Welcome to the Chassisml API Reference documentation homepage. The API is designed using the principles of REST services using standard HTTP verbs and status codes, implemented with Flask. On this page, you will find documentation for:

  • Available REST endpoints in API Service
  • Methods implemented within the each endpoint

Endpoints

/health (GET)

  • Confirms Chassis service is up and running

/build (POST)

  • Kicks off the container image build process

/job/{job_id} (GET)

  • Retrieves the status of a chassis /build job

/job/{job_id}/download-tar (GET)

  • Retrieves docker image tar archive from a volume attached to the Kubernetes cluster hosting chassis and downloads it to a local filepath

/test (POST)

  • Creates a conda environment as specified by the user's model artifacts and runs the ChassisModel to ensure the model code can run within the provided conda environment

Functions

build_image()

This method is run by the /build endpoint. It generates a model image based upon a POST request. The request.files structure can be seen in the Python SDK docs.

Parameters:

Name Type Description Default
None None

This method does not take any parameters

required

Returns:

Type Description
Dict

information about whether or not the image build resulted in an error

Source code in service/app.py
def build_image():
    '''
    This method is run by the `/build` endpoint. 
    It generates a model image based upon a POST request. The `request.files` structure can be seen in the Python SDK docs.

    Args:
        None (None): This method does not take any parameters

    Returns:
        Dict: information about whether or not the image build resulted in an error
    '''

    if not ('image_data' in request.files and 'model' in request.files):
        return 'Both model and image_data are required', 500

    # retrieve image_data and populate variables accordingly
    image_data = json.load(request.files.get('image_data'))
    model_name = image_data.get('model_name')
    image_name = image_data.get('name')
    gpu = image_data.get('gpu')
    arm64 = image_data.get('arm64')
    publish = image_data.get('publish', False)
    publish = True if publish else ''
    registry_auth = image_data.get('registry_auth')
    webhook = image_data.get('webhook')

    # retrieve binary representations for all three variables
    model = request.files.get('model')
    metadata_data = request.files.get('metadata_data')

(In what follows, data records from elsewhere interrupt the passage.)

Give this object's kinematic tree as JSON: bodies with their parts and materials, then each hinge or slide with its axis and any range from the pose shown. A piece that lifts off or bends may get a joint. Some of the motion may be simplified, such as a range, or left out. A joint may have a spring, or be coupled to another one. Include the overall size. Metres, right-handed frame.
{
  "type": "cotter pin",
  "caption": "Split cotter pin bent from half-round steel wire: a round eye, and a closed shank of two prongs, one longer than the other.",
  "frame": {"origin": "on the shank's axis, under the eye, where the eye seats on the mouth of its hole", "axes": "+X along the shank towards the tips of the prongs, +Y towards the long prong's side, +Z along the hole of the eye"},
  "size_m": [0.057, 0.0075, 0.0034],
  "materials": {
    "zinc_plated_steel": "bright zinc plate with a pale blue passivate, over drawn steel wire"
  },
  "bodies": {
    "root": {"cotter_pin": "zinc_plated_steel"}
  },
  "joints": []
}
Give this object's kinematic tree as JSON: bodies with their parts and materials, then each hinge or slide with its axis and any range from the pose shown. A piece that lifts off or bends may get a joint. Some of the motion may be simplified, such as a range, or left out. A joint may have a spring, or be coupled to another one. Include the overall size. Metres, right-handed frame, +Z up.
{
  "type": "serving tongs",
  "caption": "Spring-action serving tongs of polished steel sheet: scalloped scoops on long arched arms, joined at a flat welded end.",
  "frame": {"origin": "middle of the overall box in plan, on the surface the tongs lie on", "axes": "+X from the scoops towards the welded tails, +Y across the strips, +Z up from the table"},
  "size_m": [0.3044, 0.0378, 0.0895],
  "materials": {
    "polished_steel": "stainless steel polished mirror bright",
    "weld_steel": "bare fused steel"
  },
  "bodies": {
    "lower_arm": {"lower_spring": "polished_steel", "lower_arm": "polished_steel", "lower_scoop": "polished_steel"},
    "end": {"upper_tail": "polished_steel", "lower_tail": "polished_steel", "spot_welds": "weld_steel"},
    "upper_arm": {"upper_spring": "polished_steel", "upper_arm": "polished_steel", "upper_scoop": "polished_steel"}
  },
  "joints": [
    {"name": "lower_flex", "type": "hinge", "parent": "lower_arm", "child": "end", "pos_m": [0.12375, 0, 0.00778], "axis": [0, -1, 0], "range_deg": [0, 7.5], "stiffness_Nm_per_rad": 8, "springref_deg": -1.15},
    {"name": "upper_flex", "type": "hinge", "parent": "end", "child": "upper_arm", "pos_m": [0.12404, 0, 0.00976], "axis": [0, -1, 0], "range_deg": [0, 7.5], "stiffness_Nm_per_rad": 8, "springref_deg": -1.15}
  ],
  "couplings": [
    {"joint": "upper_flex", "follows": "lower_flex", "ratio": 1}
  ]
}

    # This is a future proofing variable in case we encounter a model that cannot be converted into mlflow.
    # It will remain hardcoded for now.
    module_name = 'mlflow'

    # This name is a random id used to ensure that all jobs are uniquely named and traceable.
    random_name = str(uuid.uuid4())

    # Unzip model archive
    if PV_MODE:
        unzip_model(model, module_name, random_name)
        context_uri = None
    else:
        dockerfile = choose_dockerfile(gpu,arm64)
        context_uri = upload_context(model, module_name, random_name, metadata_data, dockerfile)

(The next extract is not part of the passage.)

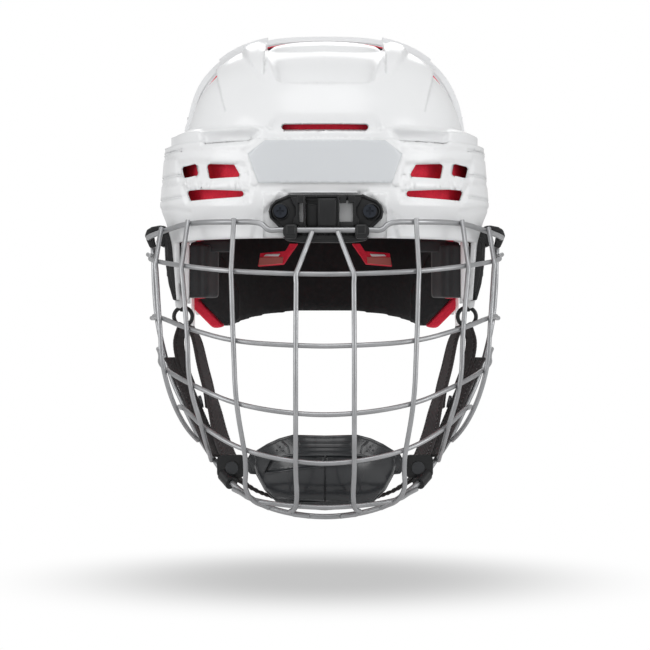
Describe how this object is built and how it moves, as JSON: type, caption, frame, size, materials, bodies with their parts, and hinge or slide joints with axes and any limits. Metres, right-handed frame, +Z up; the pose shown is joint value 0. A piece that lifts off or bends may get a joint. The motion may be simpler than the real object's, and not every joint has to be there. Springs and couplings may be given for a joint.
{
  "type": "ice hockey helmet",
  "caption": "Two-part ice hockey helmet with a sliding size setting, foam liner, chin strap and a hinged wire face guard with a chin cup.",
  "frame": {"origin": "centre of the wearer's head, level with the brow's lower edge", "axes": "+X to the wearer's left, +Y to the back of the head, +Z up"},
  "size_m": [0.235, 0.3022, 0.3033],
  "materials": {
    "white_shell": "semi-gloss",
    "red_foam": "expanded foam",
    "black_foam": "soft foam",
    "grey_pad": "soft foam",
    "silver_wire": "silver paint",
    "dark_cup": "gloss",
    "black_metal": "black",
    "webbing": "woven",
    "clear_plastic": "clear",
    "black_plastic": "moulded"
  },
  "bodies": {
    "front_half": {"brow_pad": "black_foam", "crown_pad": "black_foam", "ear_guard_left": "clear_plastic", "ear_guard_right": "clear_plastic", "ear_rivets": "clear_plastic", "front_base_foam": "red_foam", "front_shell": "white_shell", "mount_bracket": "black_plastic", "mount_nuts": "black_metal", "mount_screws": "black_metal", "side_hook_left": "black_plastic", "side_hook_right": "black_plastic", "side_nuts": "black_metal", "side_screws": "black_metal", "strap_anchor_left": "black_plastic", "strap_anchor_right": "black_plastic", "temple_pad_left": "grey_pad", "temple_pad_right": "grey_pad"},
    "rear_half": {"rear_shell": "white_shell", "rear_base_foam": "red_foam", "rear_liner": "black_foam", "size_screws": "black_metal", "size_nuts": "black_metal"},
    "face_guard": {"guard_cross_wire_1": "silver_wire", "guard_cross_wire_2": "silver_wire", "guard_cross_wire_3": "silver_wire", "guard_cross_wire_4": "silver_wire", "guard_cross_wire_5": "silver_wire", "guard_frame_wire": "silver_wire", "guard_lower_strap_left": "webbing", "guard_lower_strap_right": "webbing", "guard_snap_left": "black_metal", "guard_snap_right": "black_metal", "guard_strap_left": "webbing", "guard_strap_right": "webbing", "guard_upright_1_left": "silver_wire", "guard_upright_1_right": "silver_wire", "guard_upright_2_left": "silver_wire", "guard_upright_2_right": "silver_wire", "guard_upright_3_left": "silver_wire", "guard_upright_3_right": "silver_wire", "guard_upright_4_left": "silver_wire", "guard_upright_4_right": "silver_wire", "chin_tab_left": "black_plastic", "chin_tab_right": "black_plastic", "tab_snaps": "black_metal", "cup_strap": "webbing"},
    "chin_cup": {"chin_cup": "dark_cup", "chin_cup_foam": "black_foam"},
    "lock_slider": {"lock_slider": "black_plastic"},
    "strap_left": {"chin_strap_left": "webbing", "strap_ring_left": "black_plastic", "strap_snap_left": "black_metal"},
    "strap_right": {"chin_strap_right": "webbing", "strap_ring_right": "black_plastic", "strap_snap_right": "black_metal"}
  },
  "joints": [
    {"name": "guard_hinge", "type": "hinge", "parent": "front_half", "child": "face_guard", "pos_m": [0, -0.136, -0.00066], "axis": [-1, 0, 0], "range_deg": [0, 110]},
    {"name": "size_slide", "type": "slide", "parent": "front_half", "child": "rear_half", "axis": [0, 1, 0], "range_m": [0, 0.015]},
    {"name": "lock_slide", "type": "slide", "parent": "front_half", "child": "lock_slider", "axis": [-1, 0, 0], "range_m": [0, 0.007]},
    {"name": "cup_tilt", "type": "hinge", "parent": "face_guard", "child": "chin_cup", "pos_m": [0, -0.082, -0.1445], "axis": [1, 0, 0], "range_deg": [-6, 6]},
    {"name": "strap_swing_left", "type": "hinge", "parent": "front_half", "child": "strap_left", "pos_m": [0.0917, -0.013, -0.0457], "axis": [1, 0, 0], "range_deg": [0, 25]},
    {"name": "strap_swing_right", "type": "hinge", "parent": "front_half", "child": "strap_right", "pos_m": [-0.0917, -0.013, -0.0457], "axis": [1, 0, 0], "range_deg": [0, 25]}
  ]
}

        if not context_uri:
            return Response(f"403 Forbidden: Cloud storage credentials could not push to context bucket.",403)

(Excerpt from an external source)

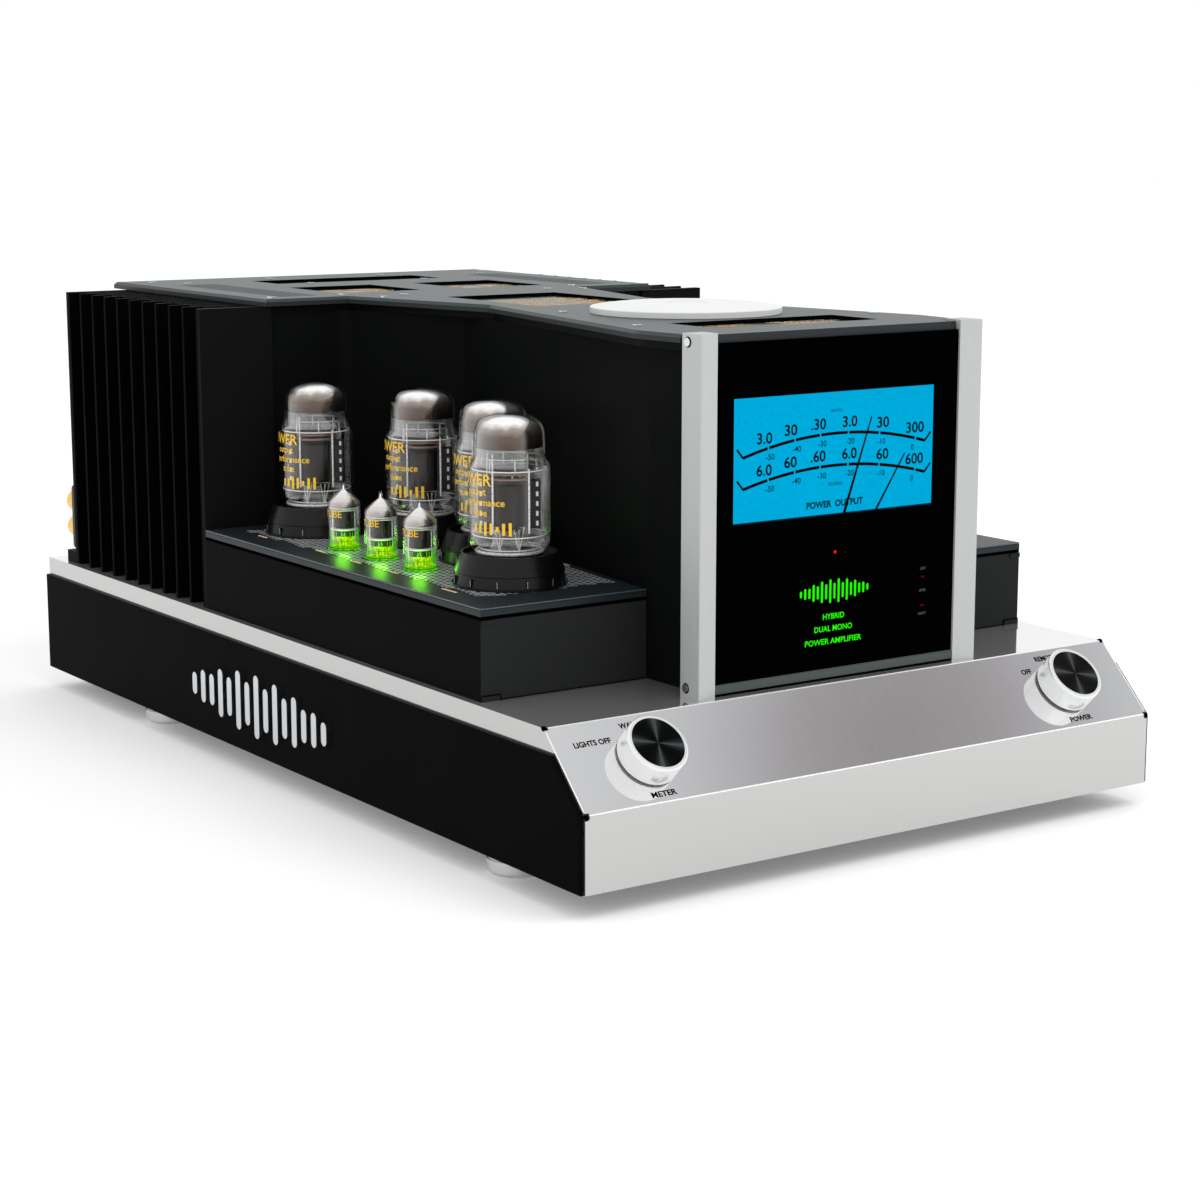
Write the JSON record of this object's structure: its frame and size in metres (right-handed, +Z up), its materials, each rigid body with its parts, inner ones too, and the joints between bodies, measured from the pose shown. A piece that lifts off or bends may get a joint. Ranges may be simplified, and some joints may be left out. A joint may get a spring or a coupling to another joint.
{
  "type": "tube power amplifier",
  "caption": "Tube power amplifier on a polished chassis: a central tower with a lit output meter, tube decks in open bays, finned heat sinks and rear terminals.",
  "frame": {"origin": "on the surface the feet stand on, below the middle of the bounding box", "axes": "+Z up, -Y towards the front with the meter and knobs, +X to the right when seen from the front"},
  "size_m": [0.457, 0.7596, 0.3265],
  "materials": {
    "polished_steel": "mirror-polished stainless steel",
    "base_steel": "black powder coat",
    "black_glass": "black gloss glass",
    "badge_metal": "polished metal",
    "foot_grey": "satin grey with a rubber sole",
    "deck_black": "satin black paint",
    "deck_slate": "slate-grey anodised plate",
    "collar_black": "satin black",
    "socket_black": "black moulded",
    "tube_glass": "clear blown glass",
    "tube_metal": "dark grey-brown electrodes on a chrome-banded base",
    "driver_metal": "dark electrodes",
    "wall_black": "satin black paint",
    "plate_slate": "slate-grey anodised plate",
    "window_glass": "dark glass with gold artwork",
    "disc_metal": "spun satin aluminium",
    "screw_metal": "polished screw heads",
    "bar_metal": "satin anodised aluminium",
    "front_glass": "black gloss glass with green print",
    "meter_pane": "clear glass",
    "meter_blue": "lit blue scale",
    "needle_black": "black painted pointer",
    "movement_black": "black moulded",
    "strip_grey": "satin dark grey",
    "sink_black": "black anodised extrusion",
    "knob_metal": "satin turned aluminium",
    "knob_cap": "black spun disc",
    "shaft_steel": "bright steel",
    "switch_black": "black moulded",
    "gold": "gold plated",
    "block_black": "black moulded",
    "core_steel": "black varnished laminations and potting",
    "can_metal": "blue sleeved cans",
    "board_green": "green boards with components",
    "chip_black": "black moulded"
  },
  "bodies": {
    "amplifier": {"base_plate": "base_steel", "binding_posts": "gold", "body_wall_left": "wall_black", "body_wall_right": "wall_black", "chassis_shell": "polished_steel", "circuit_boards": "board_green", "corner_bar_left": "bar_metal", "corner_bar_right": "bar_metal", "cover_screws": "screw_metal", "deck_box_left": "deck_black", "deck_box_right": "deck_black", "deck_plate_left": "deck_slate", "deck_plate_right": "deck_slate", "driver_tube_cores_left": "driver_metal", "driver_tube_cores_right": "driver_metal", "driver_tube_glass_left": "tube_glass", "driver_tube_glass_right": "tube_glass", "feet": "foot_grey", "filter_capacitors": "can_metal", "front_panel": "front_glass", "heatsink_end_plates": "sink_black", "heatsink_left": "sink_black", "heatsink_right": "sink_black", "input_sockets": "gold", "meter_face": "meter_blue", "meter_movements": "movement_black", "meter_window": "meter_pane", "output_transformers": "core_steel", "output_transistors": "chip_black", "power_inlet": "block_black", "power_transformer": "core_steel", "power_tube_cores_left": "tube_metal", "power_tube_cores_right": "tube_metal", "power_tube_glass_left": "tube_glass", "power_tube_glass_right": "tube_glass", "rear_panel": "wall_black", "rotary_switches": "switch_black", "side_badges": "badge_metal", "side_glass_left": "black_glass", "side_glass_right": "black_glass", "terminal_blocks": "block_black", "top_disc": "disc_metal", "top_plate": "plate_slate", "top_rim": "wall_black", "top_windows": "window_glass", "trim_strip": "strip_grey", "tube_collars": "collar_black", "tube_sockets": "socket_black"},
    "meter_knob_body": {"meter_knob": "knob_metal", "meter_knob_cap": "knob_cap", "meter_switch_shaft": "shaft_steel"},
    "power_knob_body": {"power_knob": "knob_metal", "power_knob_cap": "knob_cap", "power_switch_shaft": "shaft_steel"},
    "lower_needle": {"needle_lower": "needle_black"},
    "upper_needle": {"needle_upper": "needle_black"},
    "nut_left_low": {"post_nut_left_low": "gold"},
    "nut_left_high": {"post_nut_left_high": "gold"},
    "nut_right_low": {"post_nut_right_low": "gold"},
    "nut_right_high": {"post_nut_right_high": "gold"}
  },
  "joints": [
    {"name": "meter_knob_turn", "type": "hinge", "parent": "amplifier", "child": "meter_knob_body", "pos_m": [-0.1655, -0.35499, 0.08225], "axis": [0, -0.7071, 0.7071], "range_deg": [-45, 45]},
    {"name": "power_knob_turn", "type": "hinge", "parent": "amplifier", "child": "power_knob_body", "pos_m": [0.1655, -0.35499, 0.08225], "axis": [0, -0.7071, 0.7071], "range_deg": [-45, 45]},
    {"name": "lower_needle_swing", "type": "hinge", "parent": "amplifier", "child": "lower_needle", "pos_m": [0.0026, -0.31984, 0.1582], "axis": [0, 1, 0], "range_deg": [-80.4, 12.8]},
    {"name": "upper_needle_swing", "type": "hinge", "parent": "amplifier", "child": "upper_needle", "pos_m": [0.0026, -0.31864, 0.185], "axis": [0, 1, 0], "range_deg": [-69.7, 30]},
    {"name": "nut_left_low_turn", "type": "hinge", "parent": "amplifier", "child": "nut_left_low", "pos_m": [-0.205, 0.35476, 0.13], "axis": [0, 1, 0], "range_deg": [0, 720]},
    {"name": "nut_left_high_turn", "type": "hinge", "parent": "amplifier", "child": "nut_left_high", "pos_m": [-0.205, 0.35476, 0.15], "axis": [0, 1, 0], "range_deg": [0, 720]},
    {"name": "nut_right_low_turn", "type": "hinge", "parent": "amplifier", "child": "nut_right_low", "pos_m": [0.205, 0.35476, 0.13], "axis": [0, 1, 0], "range_deg": [0, 720]},
    {"name": "nut_right_high_turn", "type": "hinge", "parent": "amplifier", "child": "nut_right_high", "pos_m": [0.205, 0.35476, 0.15], "axis": [0, 1, 0], "range_deg": [0, 720]}
  ]
}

    metadata_path = extract_metadata(metadata_data, module_name, random_name)

    # this path is the local location that kaniko will store the image it creates
    path_to_tar_file = f'{DATA_DIR if PV_MODE else "/tar"}/kaniko_image-{random_name}.tar'

    logger.debug(f'Request data: {image_name}, {module_name}, {model_name}, {path_to_tar_file}')
    error = run_kaniko(
        image_name,
        module_name,
        model_name,
        path_to_tar_file,
        random_name,
        publish,
        registry_auth,
        gpu,
        arm64,
        context_uri,
        metadata_path,
        webhook
    )

    if error:
        return {'error': error, 'job_id': None}

    return {'error': False, 'job_id': f'{K_JOB_NAME}-{random_name}'}

create_job_object(image_name, module_name, model_name, path_to_tar_file, random_name, publish, registry_auth, gpu=False, arm64=False, context_uri=None, metadata_path=None)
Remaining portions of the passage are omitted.